If correct, your code should return at mean value of 18.09s (to 2 dp), and a variance of 142.43 (to 2 dp). That variance corresponds to standard deviation of roughly 12. Given the mean is around 18, this makes it look as if we might have some quite widely distributed data.

### Single Edge PDF and Visualisation

Lets have a look at the edge data more closely. The code below plots a histogram of durations. When we use the `density=True` argument we convert the histogram into a probability density function. This will allow us to later compare it to the likelihood function of a normal distribution.



In [None]:
edge_durations = [edge[0] for edge in edge_operation_data[focus_edge]]
plt.hist(edge_durations, density=True)

### Task C.2: PDF of a Normal Distribution


Let's see how that plot matches up to the normal distribution we've estimated. Do do this, we'll need to compute the *probability density value* (pdf) of a normal distribution for a given value of x. Complete the function below to do this, again using either the formula from the first session or a library function

In [None]:
def norm_pdf(x, mu, var):
    # Your code here
    return 0

With that method we can plot the normal curve on top of the histogram. Note that if you haven't implemented `norm_pdf` yet you should only see a flat orange line for the pdf curve.

In [None]:
mu, var = estimate_duration_parameters(edge_operation_data[focus_edge])
# create our x values
x = np.linspace(np.min(edge_durations), np.max(edge_durations), 1000)
# use our pdf function to compute a y value for each x
y = [norm_pdf(x_i, mu, var) for x_i in x]
# then plot both
plt.hist(edge_durations, density=True)
plt.plot(x, y)

The curve looks quite well matched to the histogram, but the the high variance is in part due to those high duration values on the right of the plot.

### Single Edge - IID

For maximum likelihood estimation to return the correct result, the values in the dataset should be independent and identically distributed (the IID assumption). So far we have ignored that assumption. However, our dataset contains extra information we can use to test the assumption. In particular, whether or not the edge action succeeded is likely to play a significant role in the duration of the action. Let's explore that idea further. 

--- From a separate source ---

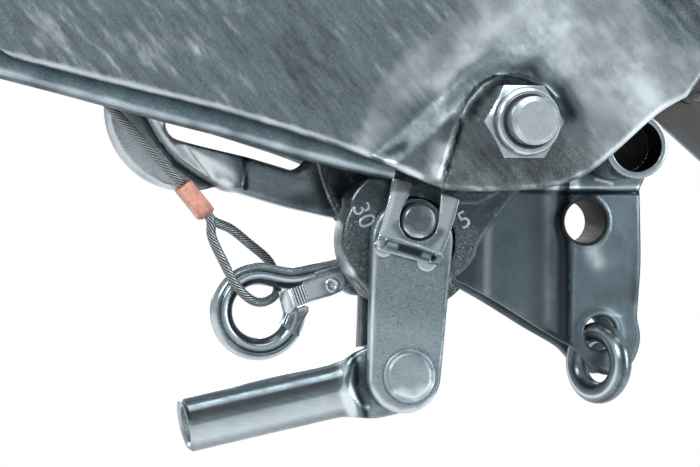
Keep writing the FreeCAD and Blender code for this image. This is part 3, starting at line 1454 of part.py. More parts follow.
def ratchet_stay():
    """The stepped stud that holds the segment off the side plate."""
    first, face, second, end = hand_depths()
    outer = d.side_half_width + d.side_joggle + d.sheet_metal
    stay = d.stay_distance * 0.70711
    r = d.stay_radius
    return turned_y("ratchet_stay", [
        (0, -(outer - d.sheet_metal - 3)), (0, -(face + d.ratchet_sheet + 2)),
        (r + 3, -(face + d.ratchet_sheet + 2)), (r + 3, -(face + d.ratchet_sheet)),
        (r, -(face + d.ratchet_sheet)), (r, -face), (r + 3, -face), (r + 3, -outer), (r, -outer),
        (r, -(outer - d.sheet_metal)), (r + 3, -(outer - d.sheet_metal)),
        (r + 3, -(outer - d.sheet_metal - 3)),
    ], pivot_x + stay, 0, pivot_z + stay)


def handbrake_lever():
    """Two cheeks that straddle the segment, closed by the lever's tube."""
    first, face, second, end = hand_depths()
    body = new_body("handbrake_lever")
    for name, depth in (("cheek_inner", first), ("cheek_outer", second)):
        outline = new_sketch(body, "XZ", f"{name}_outline", -(depth + d.cheek_sheet))
        belt(outline, [
            (0, 0, 16, 1),
            (-(d.hand_tube_start + 14), d.hand_tube_radius - 2, 2, 1),
            (-(d.hand_tube_start + 14), -d.hand_tube_radius + 2, 2, 1),
            (-d.pawl_pin_along + 12, -d.pawl_pin_drop, 10, 1),
        ])
        pad(body, outline, d.cheek_sheet, name)
    middle = face + d.ratchet_sheet / 2
    tube = new_sketch(body, "YZ", "hand_tube_circle", -d.hand_end)
    circle(tube, middle, 0, d.hand_tube_radius)
    pad(body, tube, d.hand_end - d.hand_tube_start, "hand_tube")
    bore = new_sketch(body, "YZ", "hand_bore_circle", -d.hand_end)
    circle(bore, middle, 0, d.hand_tube_radius - d.hand_tube_wall)
    pocket(body, bore, d.hand_end - d.hand_tube_start + 30, "hand_bore", towards_near=True)
    drill(body, [
        (0, 0, d.pivot_bolt_radius + d.pin_fit),
        (-d.pawl_pin_along, -d.pawl_pin_drop, d.pawl_pin_radius + 0.02),
    ], -first, d.cheek_sheet * 2 + d.ratchet_sheet + d.hand_gap * 2, "cheek_holes")
    return seat_hand_body(body)


def handbrake_grip():
    first, face, second, end = hand_depths()
    body = new_body("handbrake_grip")
    r = d.hand_tube_radius + 0.05
    wall = d.grip_wall
    end_x = d.hand_end + d.grip_cap
    start = end_x - d.grip_length
    middle = face + d.ratchet_sheet / 2
    sleeve = new_sketch(body, "YZ", "grip_circle", -end_x)
    circle(sleeve, middle, 0, r + wall)
    pad(body, sleeve, d.grip_length, "grip_sleeve")
    hollow = new_sketch(body, "YZ", "grip_hollow", -start)
    circle(hollow, middle, 0, r)
    pocket(body, hollow, d.grip_length - d.grip_cap, "grip_bore")
    mouth = new_sketch(body, "YZ", "grip_mouth", -start)
    circle(mouth, middle, 0, d.button_radius + 0.2)
    pocket(body, mouth, d.grip_length, "grip_end")
    return seat_hand_body(body)


def lifted(along, up):
    """A point of the engaged pawl, turned out of the teeth about the pawl's pin."""
    x = along + d.pawl_pin_along
    z = up + d.pawl_pin_drop
    c = cosine(d.pawl_lift)
    s = sine(d.pawl_lift)
    return x * c + z * s - d.pawl_pin_along, z * c - x * s - d.pawl_pin_drop


def release_button():
    """The button in the grip's end with its rod down to the pawl's tail."""
    first, face, second, end = hand_depths()
    body = new_body("release_button")
    middle = face + d.ratchet_sheet / 2
    tip = d.hand_end + d.button_proud
    head = new_sketch(body, "YZ", "button_circle", -tip)
    circle(head, middle, 0, d.button_radius)
    pad(body, head, d.button_length, "button_head")
    tail = lifted(-(d.pawl_pin_along + d.pawl_tail_beyond), d.pawl_tail_up)
    rod_end = d.pawl_tail_radius + d.rod_gap - tail[0]
    rod = new_sketch(body, "YZ", "button_rod_circle", -tip + d.button_length)
    circle(rod, middle, 0, d.button_rod_radius)
    pad(body, rod, tip - d.button_length - rod_end, "button_rod")
    return seat_hand_body(body)


def pawl():
    """The pawl between the cheeks, its nose just clear of the teeth, its tail at the rod."""
    first, face, second, end = hand_depths()
    body = new_body("pawl")
    back = -(face + d.ratchet_sheet) + 0.3
    thick = d.ratchet_sheet - 0.6
    outline = new_sketch(body, "XZ", "pawl_outline", back)
    angle = d.pawl_nose_angle
    reach = d.ratchet_radius - d.pawl_nose_depth
    beyond = -(d.pawl_pin_along + d.pawl_tail_beyond)
    belt(outline, [
        (-d.pawl_pin_along, -d.pawl_pin_drop, d.pawl_back, 1),
        (*lifted(-reach * cosine(angle), -reach * sine(angle)), d.nose_radius, 1),
        (*lifted(beyond, d.pawl_tail_up), d.pawl_tail_radius, 1),
    ])
    pad(body, outline, thick, "pawl_plate")
    hub = new_sketch(body, "XZ", "pawl_hub_circle", back)
    circle(hub, -d.pawl_pin_along, -d.pawl_pin_drop, d.pawl_hub_radius)
    pad(body, hub, thick, "pawl_hub")
    drill(body, [(-d.pawl_pin_along, -d.pawl_pin_drop, d.pawl_pin_radius + d.pin_fit)],
          -face, d.ratchet_sheet, "pawl_hole")
    return seat_hand_body(body)


def pawl_pin():
    first, face, second, end = hand_depths()
    body = new_body("pawl_pin")
    r = d.pawl_pin_radius
    stem = new_sketch(body, "XZ", "pawl_pin_circle", -(second + d.cheek_sheet + 0.6))
    circle(stem, -d.pawl_pin_along, -d.pawl_pin_drop, r)
    pad(body, stem, second - first + d.cheek_sheet + 1.2, "pawl_pin_stem")
    return seat_hand_body(body)


def build():
    """Makes every sub-part and returns the ones that are written out."""
    pieces = [
        side_plate("side_plate_left", True),
        side_plate("side_plate_right", False),
        channel_with_lips(),
        bearing_carrier("bearing_front", d.carrier_front_x, d.nose_length),
        bearing_carrier("bearing_rear", d.carrier_rear_x, d.nose_length / 5),
        bush("bush_front", d.carrier_front_x, d.nose_length),
        bush("bush_rear", d.carrier_rear_x, d.nose_length / 5),
        grease_nipples(),
        slotted_arm(),
        quadrant(),
        hook_pin(),
        swing_arm(),
        link_plate("link_plate_front", link_faces()[0]),
        link_plate("link_plate_back", link_faces()[1]),
        clevis_pin(),
        pin_clip(),
        handle_rivet(),
        handle_tube(),
        snap_hook(),
        hook_gate(),
        gate_rivet(),
        breakaway_cable(),
        ferrule(),
        cable_anchor(),
        reversing_lever(),
        ring_link(),
        draw_tube(),
        coupling_head(),
        coupling_handle(),
        ball_latch(),
        cross_bolts("head_bolts", True),
        cross_bolts("head_nuts", False),
        gaiter(),
        lever_pipe(),
        ratchet_segment(),
        ratchet_stay(),
        handbrake_lever(),
        handbrake_grip(),
        release_button(),
        pawl(),
        pawl_pin(),
    ]
    pieces += head_pins()
    pieces += rod_bracket()
    pieces += pivot_group()
    pieces += damper()
    return pieces


def check_and_write(pieces):
    doc.recompute()
    for item in doc.Objects:
        if "Invalid" in item.State or "Error" in item.State:
            raise RuntimeError(f"{item.Label} failed: {item.State}")
    os.makedirs("parts", exist_ok=True)
    for piece in pieces:
        shape = piece.Shape
        if shape.isNull() or not shape.isValid() or not shape.Solids:
            raise RuntimeError(f"{piece.Label} has no valid solid")
        shape.exportStep(f"parts/{piece.Label}.step")


check_and_write(build())
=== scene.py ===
import json
import math

import bpy
import numpy as np
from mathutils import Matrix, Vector
from mathutils.geometry import delaunay_2d_cdt


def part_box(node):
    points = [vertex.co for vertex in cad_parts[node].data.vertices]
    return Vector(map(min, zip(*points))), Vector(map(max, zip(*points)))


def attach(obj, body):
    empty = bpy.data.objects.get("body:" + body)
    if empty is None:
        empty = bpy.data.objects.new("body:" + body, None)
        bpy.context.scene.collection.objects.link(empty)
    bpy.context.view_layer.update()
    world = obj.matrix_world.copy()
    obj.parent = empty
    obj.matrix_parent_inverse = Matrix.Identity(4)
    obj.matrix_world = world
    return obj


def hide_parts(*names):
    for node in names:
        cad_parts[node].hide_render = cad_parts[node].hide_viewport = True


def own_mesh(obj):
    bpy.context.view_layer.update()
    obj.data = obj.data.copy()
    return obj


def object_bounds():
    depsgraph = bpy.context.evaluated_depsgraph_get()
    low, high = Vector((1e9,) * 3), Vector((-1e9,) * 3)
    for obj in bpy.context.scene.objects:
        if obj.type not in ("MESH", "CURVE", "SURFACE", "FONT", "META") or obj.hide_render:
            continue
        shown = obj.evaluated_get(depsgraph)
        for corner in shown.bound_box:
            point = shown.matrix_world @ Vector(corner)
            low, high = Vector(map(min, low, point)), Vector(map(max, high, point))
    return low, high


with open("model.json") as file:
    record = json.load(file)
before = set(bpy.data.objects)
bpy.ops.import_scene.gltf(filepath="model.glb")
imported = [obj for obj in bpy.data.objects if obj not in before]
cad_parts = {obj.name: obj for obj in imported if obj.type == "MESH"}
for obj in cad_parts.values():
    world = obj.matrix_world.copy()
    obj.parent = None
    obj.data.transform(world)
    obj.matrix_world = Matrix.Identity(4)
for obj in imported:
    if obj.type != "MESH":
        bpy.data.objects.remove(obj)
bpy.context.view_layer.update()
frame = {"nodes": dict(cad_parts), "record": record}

# Trailer overrun coupling. Lengths are in millimetres until a mesh is made.
# +X is the rear of the trailer, +Z is up and -Y is the near (left) side.
# Names that end in _PX are pixels of the photograph, and _PLANE is a near face's Y.

MM = 0.001
UP, FAR = np.array([0, 0, 1.0]), np.array([0, 1.0, 0])
NEAR_SIDE = (0, -1, 0)
FULL_TURN = 2 * math.pi
PIVOT = np.array([430.0, -52.0])
WALL_PLANE, LOBE_PLANE, NUT_SEAT = -48.0, -52.0, -49.0
TUBE_HEIGHT = 10.0


# Camera: the photograph's framing

VIEW_DIRECTION = np.array([0.2588, 0.9659, 0.0])
VIEW_RIGHT = np.array([0.9659, -0.2588, 0.0])
VIEW_TARGET = np.array([376.7, -34.7, -89.0])
VIEW_DISTANCE = 1200.0
PIXELS_PER_SLOPE = 3600.0
IMAGE_WIDTH, IMAGE_HEIGHT = 700, 467
CAMERA_AT = VIEW_TARGET - VIEW_DIRECTION * VIEW_DISTANCE


def seen(pixels, y):
    """The X and Z of points seen at these pixels of the photograph, on the plane of this Y."""
    px = np.asarray(pixels, float)
    side = (px[:, 0] - IMAGE_WIDTH / 2) / PIXELS_PER_SLOPE
    rise = -(px[:, 1] - IMAGE_HEIGHT / 2) / PIXELS_PER_SLOPE
    ray = VIEW_DIRECTION + side[:, None] * VIEW_RIGHT + rise[:, None] * UP
    hit = CAMERA_AT + ray * ((y - CAMERA_AT[1]) / ray[:, 1])[:, None]
    return hit[:, [0, 2]]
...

### Task C.3: Duration Lists 

In the cell below create two lists of duration values for the focus edge. One list should contain durations of edges actions which succeeded, the other list should contain durations from failures. Plot values from both lists on the same histogram.

In [None]:
# Fill these lists with the requested duration data
edge_success_durations = []
edge_fail_durations = []



In [None]:
print(len(edge_success_durations), len(edge_fail_durations))

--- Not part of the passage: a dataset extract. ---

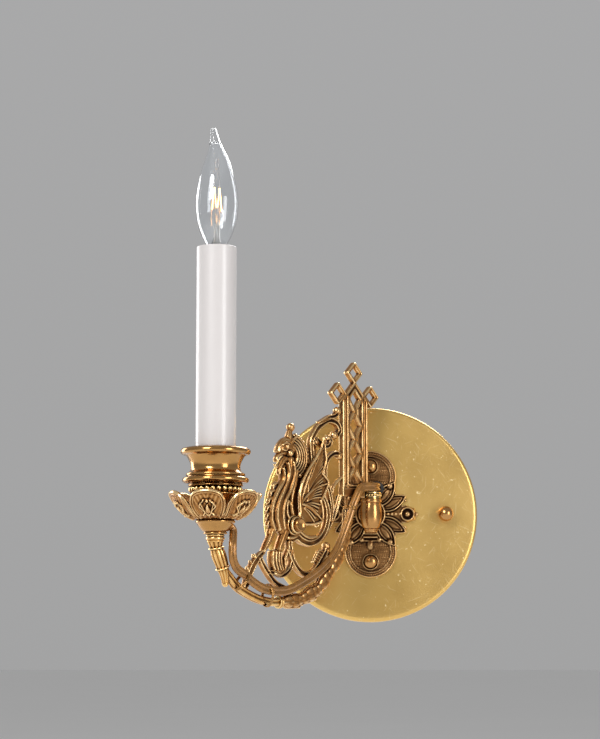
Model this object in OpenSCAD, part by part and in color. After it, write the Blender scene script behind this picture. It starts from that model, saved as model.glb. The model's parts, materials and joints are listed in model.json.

if len(edge_success_durations) > 0:
    plt.hist(edge_success_durations, density=True)
    
if len(edge_fail_durations) > 0:
    plt.hist(edge_fail_durations, density=True)

As a check, you should have 172 duration values in your success list and 16 in your fail list.

You should also see that the duration distribution of successful actions looks pretty different to the distribution of failed actions. 

Let's use this observation and fit separate normal distributions to each list and add those to the plot. 

In [None]:
# Replace this with code to esimate success (*_s) and failure (*_f) parameters separately
mu_s, var_s = 0, 1
mu_f, var_f = 0, 1

y_s = [norm_pdf(x_i, mu_s, var_s) for x_i in x]
y_f = [norm_pdf(x_i, mu_f, var_f) for x_i in x]

if len(edge_success_durations) > 0:
    plt.hist(edge_success_durations, density=True)
    
if len(edge_fail_durations) > 0:
    plt.hist(edge_fail_durations, density=True)
    
plt.plot(x, y_s)
plt.plot(x, y_f)

print(mu_s, var_s, mu_f, var_f)



This certainly looks as if the duration distributions for success and failure are goverened by different distributions. In particular the variance of the failure duration distribution is a lot higher than for successes. This makes sense: successes should largely be predictable since they happen when the robot is free to navigate; failures can be due to many different causesm each of which may produce a different delay. In fact, it may be the case that the different failure cases should be modelled separately, but that's beyond the scope of this exericse.

## Task D: Multiple Edges

Use everything you have written above to determine:
1. the edge with the lowest expectated duration for a successful execution
2. the edge with the most uncertain duration distribution for failure 

### Task D.1

Implement the code to find the edge with the lowest expectated duration for a successful execution


You should find that KitchenPod2_KitchenActRec2 has the lowest expected success duration, around 5.09s.


### Task D.2

Implement the code to the edge with the most uncertain duration distribution for failure


You should find that the  fail duration with the highest variance is Station1_ChargingPoint1 with 2470.17.


## Task E: Multiple Edges - Extension

_This is an optional extension that you should only consider if you have spare time and have completed everything above._

It is common practice in data science to filter out outliers from the data. For example, any value that falls a certain number of standard deviations from the mean could be considered an outlier. Repeat the single edge processing above, but remove outliers that fall more than 3 standard deviations away from the mean of the appropriate distribution.